Commodities markets is where speculators assume the risk of hedgers for potential profits. When speculators are correct, they make money and when wrong, they lose money. But in both cases the hedgers are protected and as a result, the existence of speculators is essential for the markets. Without speculators, there can be no price discovery and hedgers are not able to operate. As a result of not being able to control risk, few want to be producers and the state has to assume that role. 

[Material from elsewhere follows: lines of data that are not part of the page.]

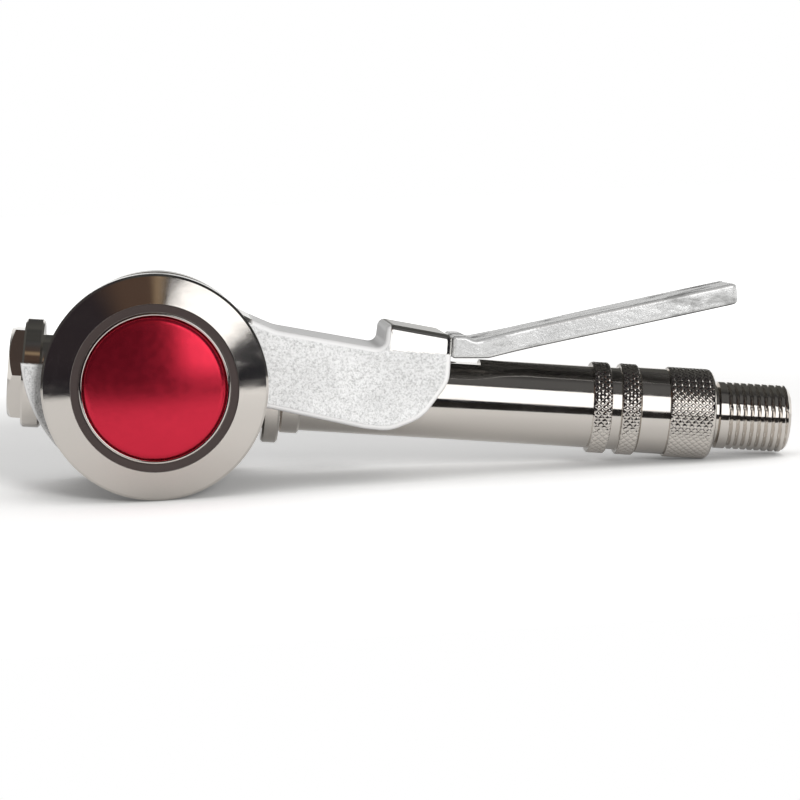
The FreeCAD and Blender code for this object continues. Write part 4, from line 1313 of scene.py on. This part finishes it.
def dress_nodes(tool: ToolFrame) -> dict[Slot, Material]:
    """Give every carried-over CAD node its finish.

    Args:
        tool: the tool's axes.

    Returns:
        The material of each slot.
    """
    finishes = {
        Slot.NICKEL: BrightPlate("bright_nickel"),
        Slot.CAST_NICKEL: BlastedCasting("blasted_nickel", tool),
        Slot.RED_ANODISED: Anodised("red_anodised"),
        Slot.BRASS: MachinedMetal("turned_brass", (0.72, 0.53, 0.24), (0.56, 0.40, 0.18)),
        Slot.STEEL: MachinedMetal("bright_steel"),
        Slot.RUBBER: DullSolid("black_rubber", (0.025, 0.025, 0.027), (0.04, 0.04, 0.04), 0.7),
        Slot.NYLON: DullSolid("white_nylon", (0.84, 0.83, 0.78), (0.76, 0.75, 0.70), 0.45),
        Slot.BRONZE: DullSolid("sintered_bronze", (0.55, 0.38, 0.19), (0.35, 0.23, 0.12), 0.5,
                               1.0, 2200.0, 0.0001),
        Slot.BLACK_STEEL: DullSolid("black_enamel", (0.015, 0.015, 0.016), (0.03, 0.03, 0.03),
                                    0.35),
        Slot.DIAL_WHITE: DullSolid("dial_enamel", (0.86, 0.86, 0.84), (0.82, 0.82, 0.80), 0.4),
        Slot.LENS_GLASS: ClearWindow("gauge_window"),
    }
    materials = {slot: finish.material() for slot, finish in finishes.items()}
    own = {"lever": RoughCasting("cast_lever", tool).material(),
           "head_ring": GroovedPlate("grooved_nickel", tool=tool).material()}
    for entry in frame["record"]["subparts"]:
        node = frame["nodes"][entry["node"]]
        material = own.get(entry["node"], materials[Slot(entry["material_slot"])])
        if not node.material_slots:
            node.data.materials.append(material)
        for held in node.material_slots:
            held.material = material
    return materials


def settle(piece: SceneObject, body: Body, replaced: Sequence[str] = ()) -> None:
    """Tie a piece to its body, hide the CAD nodes that it stands for, and log it.

    Args:
        piece: the piece.
        body: the body that it rides on.
        replaced: CAD nodes that it stands for.
    """
    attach(piece, body.value)
    if replaced:
        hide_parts(*replaced)
    log.info("%s: %d faces", piece.name, len(piece.data.polygons))


def main() -> None:
    """Build the pieces, dress the tool and set the studio."""
    logging.basicConfig(level=logging.INFO, format="%(message)s")
    tool = ToolFrame.from_joints(frame["joints"])
    materials = dress_nodes(tool)
    plate = materials[Slot.NICKEL]
    settle(KnurledSleeve().build(tool, plate), Body.HOUSING, ["knurled_sleeve"])
    settle(InletSwivel().build(tool, plate), Body.INLET_SWIVEL, ["inlet_swivel"])
    settle(OutletThread().build(tool, plate), Body.HOUSING)
    settle(ButtonCap().build(tool, materials[Slot.RED_ANODISED]), Body.BLEED_BUTTON,
           ["bleed_button"])
    for printed in DialFace().build(tool, materials[Slot.BLACK_STEEL]):
        settle(printed, Body.HOUSING)
    studio = Studio()
    studio.floor()
    studio.walls()
    studio.window()
    studio.card()
    studio.key_lamp()
    studio.camera(tool)
    bpy.context.scene.view_settings.view_transform = "Standard"


if __name__ == "__main__":
    main()
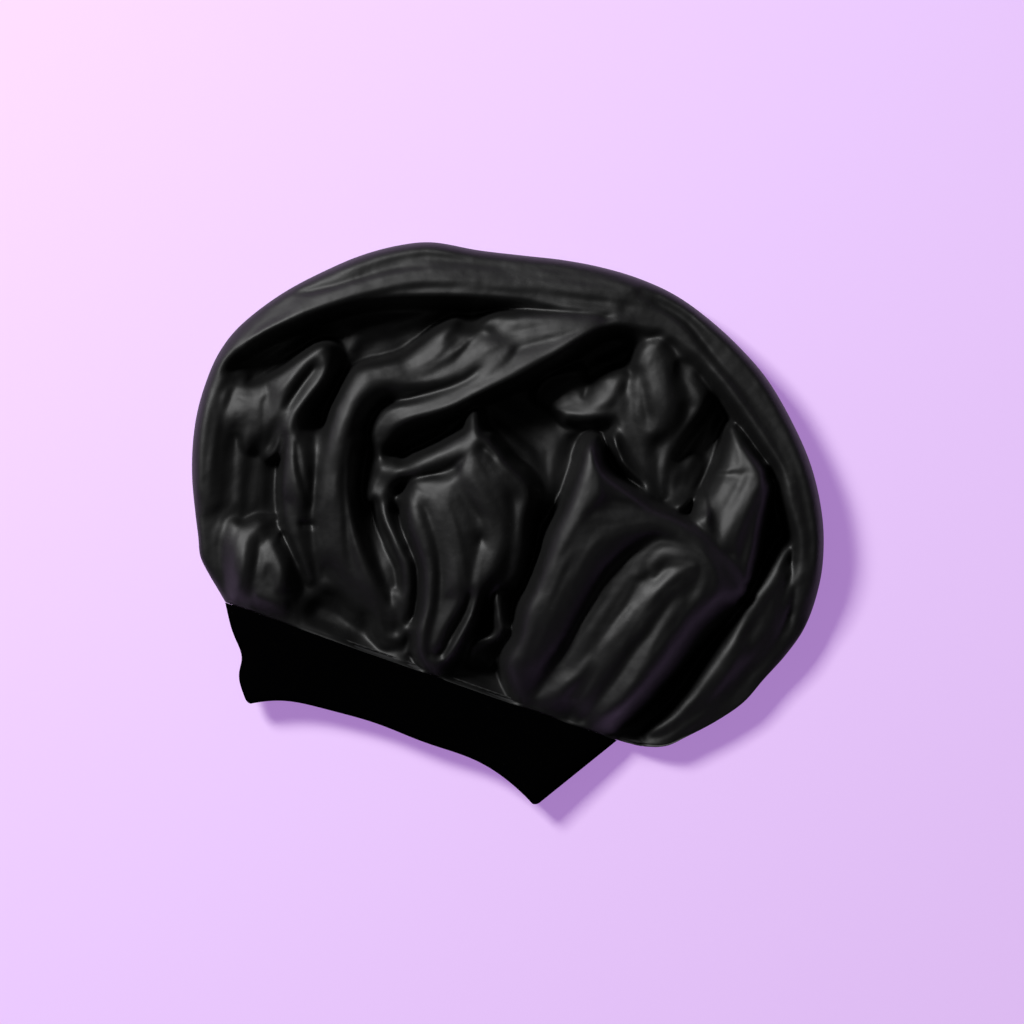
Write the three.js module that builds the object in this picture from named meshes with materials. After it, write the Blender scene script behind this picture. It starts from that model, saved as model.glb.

Usually speculators rollover when contract volume changes from the front to the next contract and in this case this occurred last week around Thursday. In fact, the most active contract is June 2020 for crude oil now. The open interest counter-parties were probably long commercials for taking delivery and short producers. Few speculators were willing to assume risks in a front contract and therefore prices plunged. Commercials will get delivery at a price close to the June contract depending on when they bought their contracts. Those that needed desperately to get out of the market because they could not store the commodity, they paid some speculator (probably a producer) a large sum of money to close their position; the speculator went long (essentially flat) and they went flat. Probably producers benefited yesterday. I doubt that any sane speculators were active in this game.

Reminder that futures trading is a zero-sum game before commissions and slippage. Any sensationalism in main street media about this market development is like always driven by another agenda.

This is what happens when speculators are not present in a market but only commercials and producers. Respect for the traders.